In October 2018, a group of geologists from the four consortium partner organisations (BRGM, Gondwana, IGS, and Mozambique’s Instituto Nacional de Minas (INAMI)) travelled to Nampula Province. Under the leadership of Dr. Frik Hartzer (IGS) and Joao Marques (Gondwana) the team met with officials of the provincial administration and local authorities, and performed a detailed logistical and geological assessment of the field situation. This exercise formed an invaluable part of the ongoing preparation for the field programme, which will start in the second quarter of 2019.

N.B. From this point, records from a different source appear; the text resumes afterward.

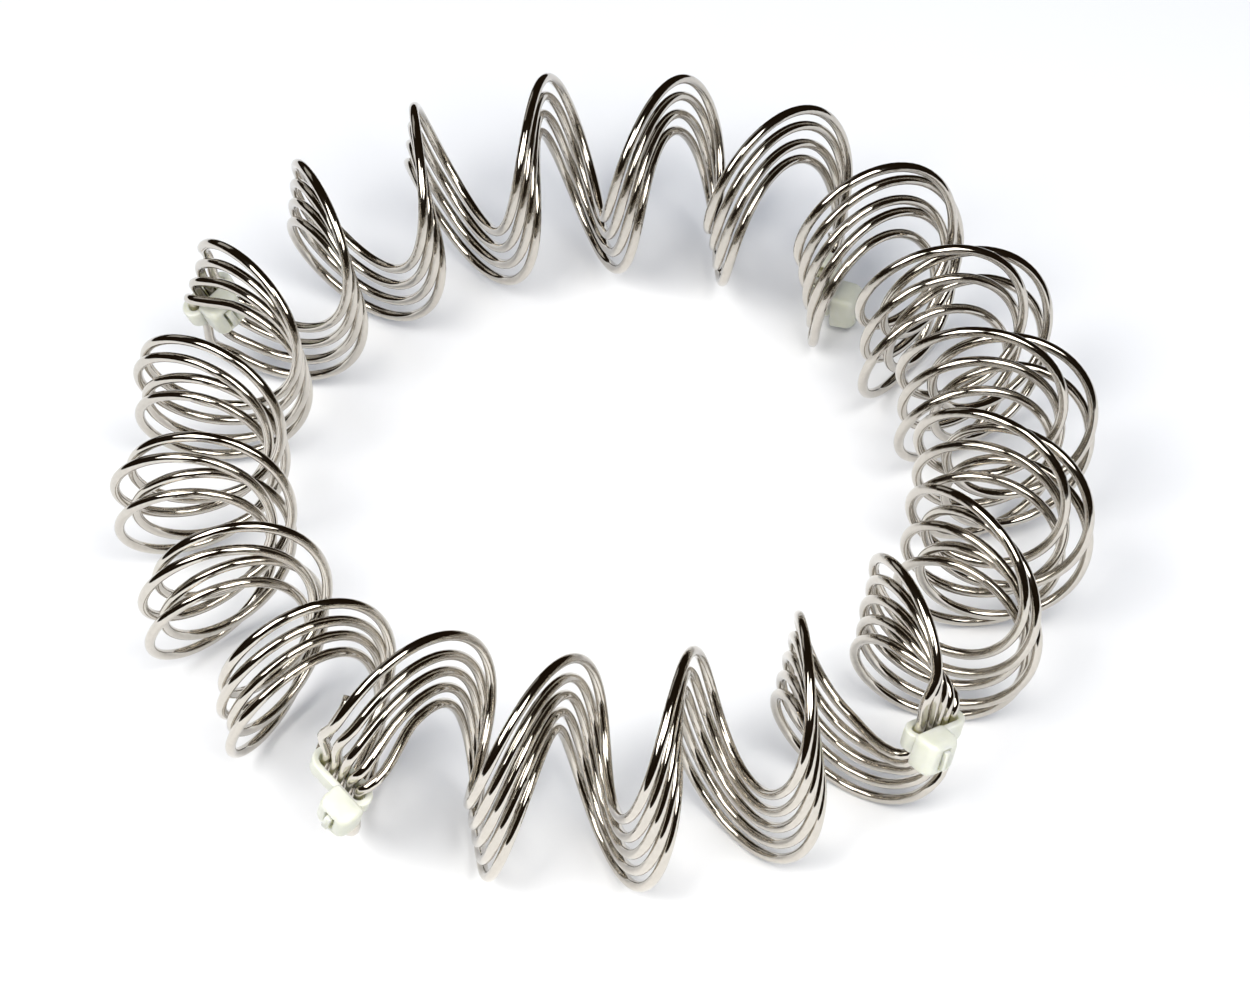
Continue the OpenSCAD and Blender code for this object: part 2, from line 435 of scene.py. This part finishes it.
def nylon_material():
    """Natural nylon: waxy, a little yellow and slightly translucent."""
    material, tree, bsdf = new_material("natural_nylon")
    position = add_node(tree, "ShaderNodeTexCoord")
    cloudy = add_node(tree, "ShaderNodeTexNoise", {"Scale": 260.0, "Detail": 3.0})
    tree.links.new(position.outputs["Object"], cloudy.inputs["Vector"])
    colour = ramp(tree, cloudy.outputs["Fac"], [(0.3, (0.56, 0.565, 0.485)), (0.7, (0.63, 0.635, 0.56))])
    tree.links.new(colour, bsdf.inputs["Base Color"])
    grain = add_node(tree, "ShaderNodeTexNoise", {"Scale": 2600.0, "Detail": 2.0})
    tree.links.new(position.outputs["Object"], grain.inputs["Vector"])
    rough = add_node(tree, "ShaderNodeMapRange", {"To Min": 0.30, "To Max": 0.46})
    tree.links.new(grain.outputs["Fac"], rough.inputs["Value"])
    tree.links.new(rough.outputs["Result"], bsdf.inputs["Roughness"])
    surface = add_node(tree, "ShaderNodeBump", {"Strength": 0.15, "Distance": 0.00005})
    tree.links.new(grain.outputs["Fac"], surface.inputs["Height"])
    tree.links.new(surface.outputs["Normal"], bsdf.inputs["Normal"])
    bsdf.inputs["Subsurface Weight"].default_value = 0.7
    bsdf.inputs["Subsurface Radius"].default_value = (1.0, 1.0, 0.7)
    bsdf.inputs["Subsurface Scale"].default_value = 0.003
    bsdf.inputs["IOR"].default_value = 1.53
    return material


def floor_material():
    """Matt pale board, with hardly any sheen."""
    material, tree, bsdf = new_material("pale_floor")
    position = add_node(tree, "ShaderNodeTexCoord")
    cloudy = add_node(tree, "ShaderNodeTexNoise", {"Scale": 4.0, "Detail": 2.0})
    tree.links.new(position.outputs["Object"], cloudy.inputs["Vector"])
    colour = ramp(tree, cloudy.outputs["Fac"], [(0.3, (0.795, 0.795, 0.8)), (0.7, (0.81, 0.81, 0.81))])
    tree.links.new(colour, bsdf.inputs["Base Color"])
    bsdf.inputs["Roughness"].default_value = 0.9
    bsdf.inputs["Specular IOR Level"].default_value = 0.1
    return material


# The spring


def build_spring(material):
    """The wire as one round tube, with a bevel at each end and its drawing lines laid along it."""
    # The bevel's length as a part of a turn
    edge = WIRE_EDGE / (np.pi * COIL_D)
    inner = np.linspace(edge, TOTAL_TURNS - edge, int(TOTAL_TURNS * RINGS))
    t = np.concatenate([[0.0], inner, [TOTAL_TURNS]])
    radius = np.full(len(t), WIRE_D / 2)
    radius[[0, -1]] = WIRE_D / 2 - WIRE_EDGE
    rings = wire_rings(t, SIDES, radius) + PLACE
    points, faces = loft(list(rings))
    spring = make_mesh("spring_wire", points, faces)
    caps = len(spring.data.polygons) - 2
    spring.data.polygons[caps].use_smooth = False
    spring.data.polygons[caps + 1].use_smooth = False

    # Lengths in millimetres: along the wire, and round it
    centre = path(t)
    along = np.concatenate([[0.0], np.cumsum(np.linalg.norm(np.diff(centre, axis=0), axis=1))])
    layer = spring.data.uv_layers.new(name="wire")
    uv = []
    side_length = np.pi * WIRE_D / SIDES
    for i in range(len(t) - 1):
        for j in range(SIDES):
            uv += [along[i], j * side_length, along[i], (j + 1) * side_length]
            uv += [along[i + 1], (j + 1) * side_length, along[i + 1], j * side_length]
    # The two end faces
    uv += [0.0, 0.0] * (2 * SIDES)
    layer.data.foreach_set("uv", uv)
    spring.data.materials.append(material)
    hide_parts("spring")
    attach(spring, "root")


# The cable ties. Each is built in its own frame: x along the row of wires, y through it and
# z along the wires


def rounded_rectangle(half_x, half_z, corner, steps):
    """Points round a rectangle with rounded corners, as (x, z) pairs."""
    corner = min(corner, half_x, half_z)
    points = []
    for quarter, (sx, sz) in enumerate([(1, 1), (-1, 1), (-1, -1), (1, -1)]):
        for step in range(steps):
            angle = math.radians(90 * quarter + 90 * step / (steps - 1))
            points.append(
                (
                    sx * (half_x - corner) + corner * math.cos(angle),
                    sz * (half_z - corner) + corner * math.sin(angle),
                )
            )
    return points


def strap_loop(long):
    """The strap: a rounded flat section carried round a slot-shaped loop."""
    middle = WIRE_D / 2 + STRAP_GAP + STRAP_T / 2
    # The middle of the arc at each spot along the loop, and the direction out of it there
    spots = []
    for end in (1, -1):
        for step in range(ARC_STEPS + 1):
            angle = math.radians(-90 * end + 180 * step / ARC_STEPS)
            spots.append((end * long / 2, math.cos(angle), math.sin(angle)))
    section = rounded_rectangle(STRAP_T / 2, STRAP_W / 2, STRAP_EDGE, EDGE_STEPS)
    rings = []
    for x, nx, ny in spots:
        rings.append([(x + (middle + r) * nx, (middle + r) * ny, z) for r, z in section])
    points, faces = loft([np.array(r) for r in rings], False, False)
    sides, last = len(section), (len(rings) - 1) * len(section)
    for j in range(sides):
        k = (j + 1) % sides
        faces.append((last + j, last + k, k, j))
    return points, faces


def head_block():
    """The head: a block with rounded edges that slopes in towards its outer face, and the slot there."""
    half_x, half_z = HEAD_L / 2, HEAD_W / 2
    # How far each level lies inside the block's ends and sides, its corners' radius and its height
    outside = [
        (half_x - inset_x, half_z - inset_z, corner, y)
        for inset_x, inset_z, corner, y in [
            (0.55, 0.55, 0.5, HEAD_LOW),
            (0.2, 0.2, 0.7, HEAD_LOW + 0.12),
            (0.0, 0.0, 0.8, HEAD_LOW + 0.5),
            (0.0, 0.0, 0.8, HEAD_LOW + 1.7),
            (0.1, 0.0, 0.8, HEAD_HIGH - 1.5),
            (0.3, 0.12, 0.9, HEAD_HIGH - 0.8),
            (0.7, 0.4, 0.9, HEAD_HIGH - 0.25),
            (1.15, 0.75, 0.8, HEAD_HIGH),
        ]
    ]
    slot_x, slot_z = STRAP_T / 2 + SLOT_GAP, STRAP_W / 2 + SLOT_END_GAP
    # The same for the slot, which is this much wider all round at each level
    inside = [
        (slot_x + wider, slot_z + wider, corner, y)
        for wider, corner, y in [
            (0.3, 0.4, HEAD_HIGH),
            (0.08, 0.25, HEAD_HIGH - 0.08),
            (0.0, 0.2, HEAD_HIGH - 0.3),
            (0.0, 0.2, HEAD_HIGH - SLOT_DEPTH),
        ]
    ]
    return loft([
        np.array([(x, y, z) for x, z in rounded_rectangle(half_long, half_wide, corner, CORNER_STEPS)])
        for half_long, half_wide, corner, y in outside + inside
    ])


def cut_end():
    """The trimmed end of the strap, standing in the slot, with its teeth and its slanted cut."""
    start = HEAD_HIGH - CUT_DEPTH
    section = rounded_rectangle(STRAP_T / 2, STRAP_W / 2, CUT_EDGE, EDGE_STEPS)
    rings = []
    for step in range(CUT_STEPS + 1):
        y = start + (HEAD_HIGH + STUB - start) * step / CUT_STEPS
        tooth = TOOTH if step % 2 else 0.0
        slant = CUT_SLANT if step == CUT_STEPS else 0.0
        rings.append(np.array([
            (x - (tooth if x > 0 else 0.0), y - slant * (z / STRAP_W + 0.5), z) for x, z in section
        ]))
    return loft(rings)


def build_tie(tie, tie_axes, material):
    """One cable tie: its loop, its head and the cut end of its strap, set round its row of wires."""
    node, _, _, side, spot = tie
    turns, centre, across, through, along = tie_axes
    long = (len(turns) - 1) * ROW
    points, faces = strap_loop(long)
    all_points, all_faces = [points], list(faces)
    count = len(points)
    for piece_points, piece_faces in (head_block(), cut_end()):
        moved = piece_points * np.array([side, side, 1.0]) + np.array([spot * long, 0.0, 0.0])
        all_points.append(moved)
        all_faces += [tuple(i + count for i in face) for face in piece_faces]
        count += len(moved)
    local = np.concatenate(all_points)
    placed = centre + PLACE + local @ np.array([across, through, along])
    mesh = make_mesh(node.replace("cable_tie", "nylon_tie"), placed, all_faces)
    mesh.data.materials.append(material)
    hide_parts(node)
    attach(mesh, "root")


# The floor, the light and the camera


def build_floor():
    """A sheet of pale board, wider than the photograph's view of the object."""
    corners = [
        (FLOOR_LEFT, FLOOR_FRONT, 0),
        (FLOOR_RIGHT, FLOOR_FRONT, 0),
        (FLOOR_RIGHT, FLOOR_BACK, 0),
        (FLOOR_LEFT, FLOOR_BACK, 0),
    ]
    floor = make_mesh("floor", corners, [(0, 1, 2, 3)])
    floor.data.materials.append(floor_material())


def towards(azimuth, elevation):
    """Unit vector in a direction given in degrees."""
    a, e = math.radians(azimuth), math.radians(elevation)
    return Vector((math.cos(a) * math.cos(e), math.sin(a) * math.cos(e), math.sin(e)))


def softbox(name, direction, distance, size, radiance):
    """A warm rectangular light that faces the object, of a size in metres and one brightness all over."""
    data = bpy.data.lights.new(name, "AREA")
    data.shape = "RECTANGLE"
    data.size, data.size_y = size
    data.energy = radiance * math.pi * size[0] * size[1]
    data.color = WARM
    light = bpy.data.objects.new(name, data)
    bpy.context.scene.collection.objects.link(light)
    side = Vector((0, 0, 1)).cross(direction).normalized()
    turn = Matrix((side, direction.cross(side), direction)).transposed()
    light.matrix_world = Matrix.Translation(distance * direction) @ turn.to_4x4()


def build_world():
    """White where the camera sees it, a dim room in reflections, and a soft blue light elsewhere."""
    world = bpy.data.worlds.new("studio")
    world.use_nodes = True
    bpy.context.scene.world = world
    tree = world.node_tree
    tree.nodes.remove(tree.nodes["Background"])
    ray = add_node(tree, "ShaderNodeLightPath")

    def glow(colour, strength):
        inputs = {"Color": (*colour, 1.0), "Strength": strength}
        return add_node(tree, "ShaderNodeBackground", inputs).outputs["Background"]

    def choose(kind, otherwise, chosen):
        mix = add_node(tree, "ShaderNodeMixShader")
        tree.links.new(ray.outputs[kind], mix.inputs["Fac"])
        tree.links.new(otherwise, mix.inputs[1])
        tree.links.new(chosen, mix.inputs[2])
        return mix.outputs["Shader"]

    bounced = choose("Is Glossy Ray", glow(SKY, 0.3), glow(ROOM, 0.08))
    seen = choose("Is Camera Ray", bounced, glow(WHITE, 1.1))
    tree.links.new(seen, tree.nodes["World Output"].inputs["Surface"])


def build_camera():
    """The photograph's view, from the front and above, aimed a little under the part's middle."""
    elevation = math.radians(VIEW_ELEVATION)
    roll = math.radians(VIEW_ROLL)
    back = Vector((0, -math.cos(elevation), math.sin(elevation)))
    right = Vector((1, 0, 0))
    up = back.cross(right)
    camera_right = right * math.cos(roll) + up * math.sin(roll)
    camera_up = -right * math.sin(roll) + up * math.cos(roll)
    aim = Vector(PLACE) - Vector((0, 0, VIEW_AIM_DROP))

    data = bpy.data.cameras.new("camera")
    data.sensor_fit = "HORIZONTAL"
    data.sensor_width = SENSOR
    data.lens = FOCAL_SHARE * SENSOR
    data.shift_x = SHIFT_X
    data.shift_y = SHIFT_Y
    data.clip_start = 0.05
    data.clip_end = 30.0
    camera = bpy.data.objects.new("camera", data)
    bpy.context.scene.collection.objects.link(camera)
    turn = Matrix((camera_right, camera_up, back)).transposed()
    camera.matrix_world = Matrix.Translation((aim + VIEW_DISTANCE * back) * MM) @ turn.to_4x4()
    bpy.context.scene.camera = camera


build_spring(steel_material())
nylon = nylon_material()
for tie, axes in zip(TIES, FRAMES):
    build_tie(tie, axes, nylon)
build_floor()
for name, azimuth, elevation, distance, size, radiance in SOFTBOXES:
    softbox(name, towards(azimuth, elevation), distance, size, radiance)
build_world()
build_camera()
bpy.context.scene.view_settings.view_transform = "Standard"
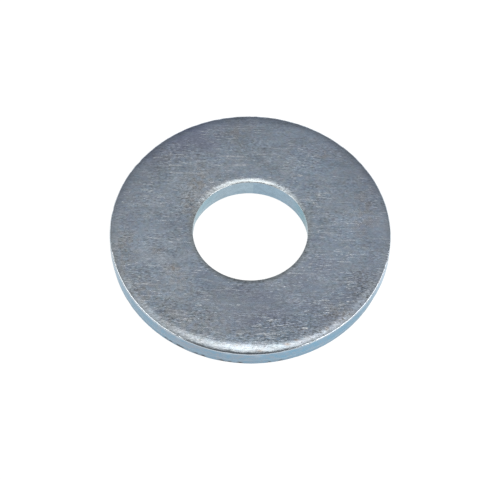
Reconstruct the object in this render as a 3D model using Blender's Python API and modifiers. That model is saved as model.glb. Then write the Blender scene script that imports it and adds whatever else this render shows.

Artisanal mining in the Democratic Republic of Congo

During the closing months of 2018 IGS delivered national- and regional-scale prospectivity analyses of the Democratic Republic of the Congo to the World Bank funded PROMINES project, sub-component: “Assistance Technique dans les Zones d’Exploitation Artisanal.” In a collaborative effort with Johannesburg based MSA Group, IGS’ desktop prospectivity analysis using geological criteria defined by IGS Xplore was supplemented by site visits to three artisanal mining sites in South Kivu and Maniema provinces. The site visits enabled the consortium to provide technical geoscientific and mining engineering input to help develop a coherent, case study-based strategy for the support and expansion of artisanal and small-scale mines in the DRC. The strategy and workflows defined during the project were designed for broad applicability and ease of future implementation by local authorities in the DRC government’s continuing efforts to support artisanal and small scale mining.